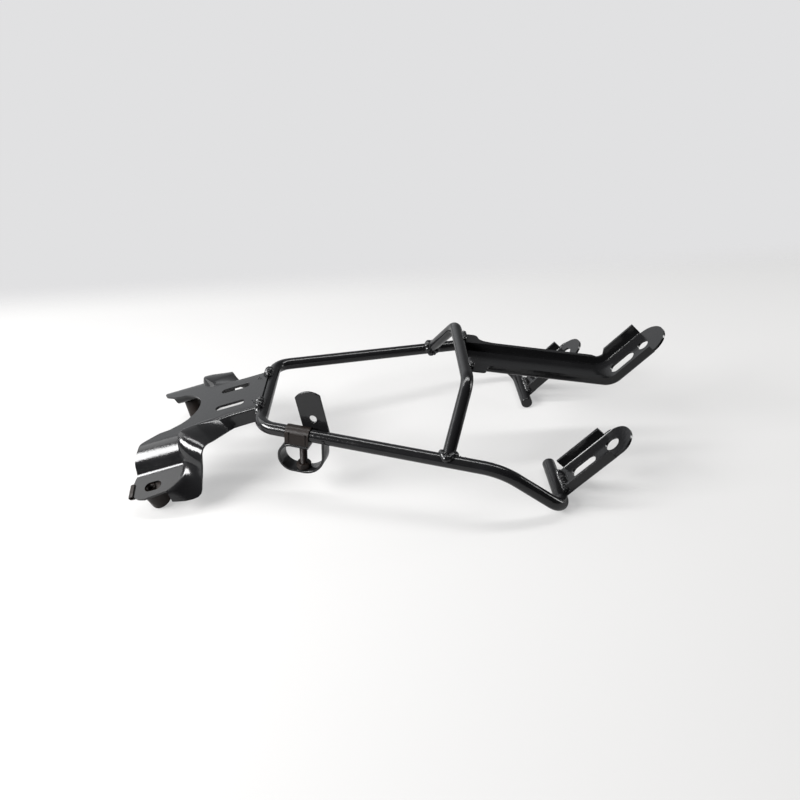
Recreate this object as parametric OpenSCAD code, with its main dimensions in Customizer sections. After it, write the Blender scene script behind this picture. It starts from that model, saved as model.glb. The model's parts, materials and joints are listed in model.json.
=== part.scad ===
// Rear carrier frame for a scooter: a bent rod hoop with a cross arch, a pressed neck plate with two
// wings and captive nuts at the front, three channel brackets at the tail and a clamp on the left rod.
// X runs to the rear, Y to the right and Z up. The frame rests on its two nuts and two hooks.

/* [Hoop rod] */
// Diameter of the main hoop rod
rod_d = 10; // [8:0.5:12]
// Distance from the front run back to the point where the side rods turn down
side_l = 178; // [160:1:200]
// Length over which the side rods drop to the hooks
drop_l = 47; // [42:1:56]
// Distance between the two side rods at the front run
front_w = 101; // [94:1:110]
// Distance between the two side rods where they turn down
rear_w = 208; // [196:1:222]
// Distance between the two hooks at their outer bends
hook_w = 213; // [202:1:222]
// Length of each hook, from its outer bend to its cut end
hook_l = 59; // [55:0.5:64]
// Height of the front run above the ground
front_z = 57.5; // [54:0.5:61]
// Height of the side rods where they turn down
rear_z = 41.5; // [37:0.5:46]
// Radius of the front bends, on the centre line
front_bend_r = 16; // [14:1:22]
// Radius of the downward bends, on the centre line
drop_bend_r = 45; // [32:1:50]
// Radius of the hook bends, on the centre line
hook_bend_r = 13; // [11:0.5:16]

/* [Cross arch] */
// Diameter of the cross arch rod
arch_d = 9.6; // [8:0.2:11]
// Distance from the front run to the feet of the arch
arch_foot_x = 140; // [130:1:150]
// Distance from the front run to the top bar of the arch
arch_top_x = 160; // [152:1:168]
// Height of the top bar of the arch
arch_top_z = 86; // [80:0.5:92]
// Length of the top bar of the arch, between the points where its legs turn down
arch_top_w = 99; // [90:1:108]
// Radius of the bends of the arch, on the centre line
arch_bend_r = 20; // [16:1:24]

/* [Neck plate] */
// Thickness of the pressed plate
plate_t = 2; // [1.5:0.1:2.5]
// Slope of the neck plate, rising to the rear
plate_slope = 14; // [12:0.5:16]
// Width of the neck over its folded sides
neck_w = 61; // [56:1:66]
// Length of the plate from the front run to the tips of its wings
plate_l = 103; // [100:0.5:107]
// Depth of the folded sides of the neck
flange_h = 12.5; // [9:0.5:14]
// Distance from the axis of the front run to the end of the plate
neck_gap = 2.5; // [2:0.1:3]
// Height of the top of the plate above the axis of the front run
plate_rise = 6.4; // [6:0.1:6.6]
// Radius of the throat between the two wings
throat_r = 29; // [27:0.5:30]
// Distance from the front run to the bottom of the throat
throat_x = 60; // [57:0.5:63]
// Length of the two long slots in the neck
neck_slot_l = 25; // [18:1:28]
// Width of the two long slots in the neck
neck_slot_w = 6.4; // [4:0.2:8]
// Distance between the middles of the two long slots
neck_slot_gap = 28; // [24:1:32]

/* [Wings] */
// Distance from the middle to the start of each wing's outer bend
wing_v = 39; // [37:0.5:41]
// Radius of the outer bend of each wing
wing_bend_r = 16; // [15:0.5:18]
// Slope of the wall of each wing, down from the plate
wing_wall_a = 70; // [64:1:76]
// Length of the flat wall of each wing
wing_wall_l = 5; // [3:0.5:7]
// Radius of the inner bend above each foot
foot_bend_r = 4; // [3:0.5:6]
// Slope of each foot, down and outward
foot_a = 16.5; // [12:0.5:20]
// Distance from the middle to the slot in each foot
foot_slot_v = 70; // [68:0.5:72]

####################

**Exercise aim**.
Write out, unaltered, the lines from the opening of the listing through the line that includes "and two hooks.".

**Exercise result**.
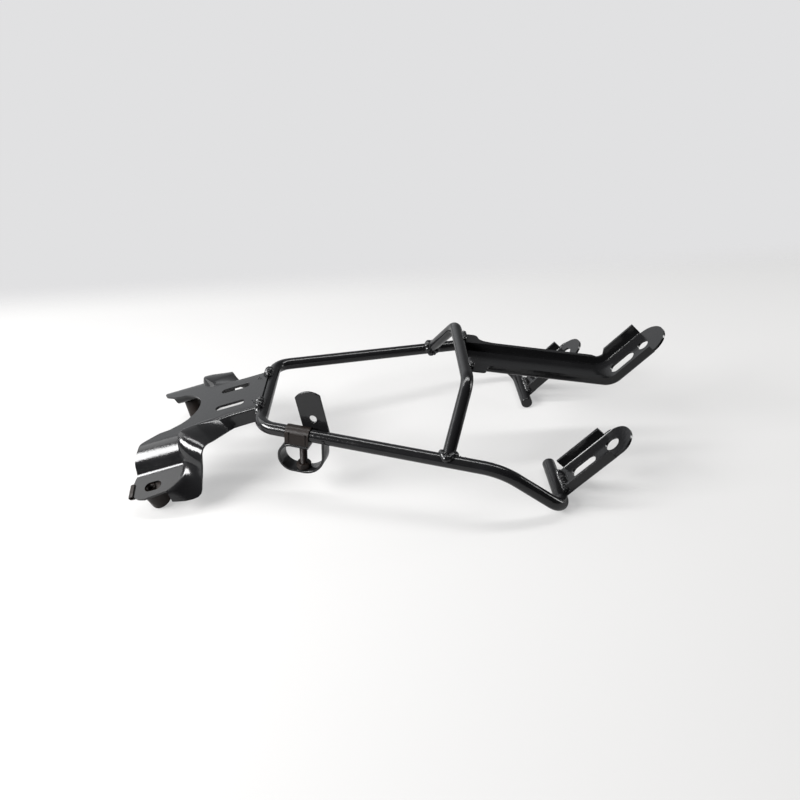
Recreate this object as parametric OpenSCAD code, with its main dimensions in Customizer sections. After it, write the Blender scene script behind this picture. It starts from that model, saved as model.glb. The model's parts, materials and joints are listed in model.json.
=== part.scad ===
// Rear carrier frame for a scooter: a bent rod hoop with a cross arch, a pressed neck plate with two
// wings and captive nuts at the front, three channel brackets at the tail and a clamp on the left rod.
// X runs to the rear, Y to the right and Z up. The frame rests on its two nuts and two hooks.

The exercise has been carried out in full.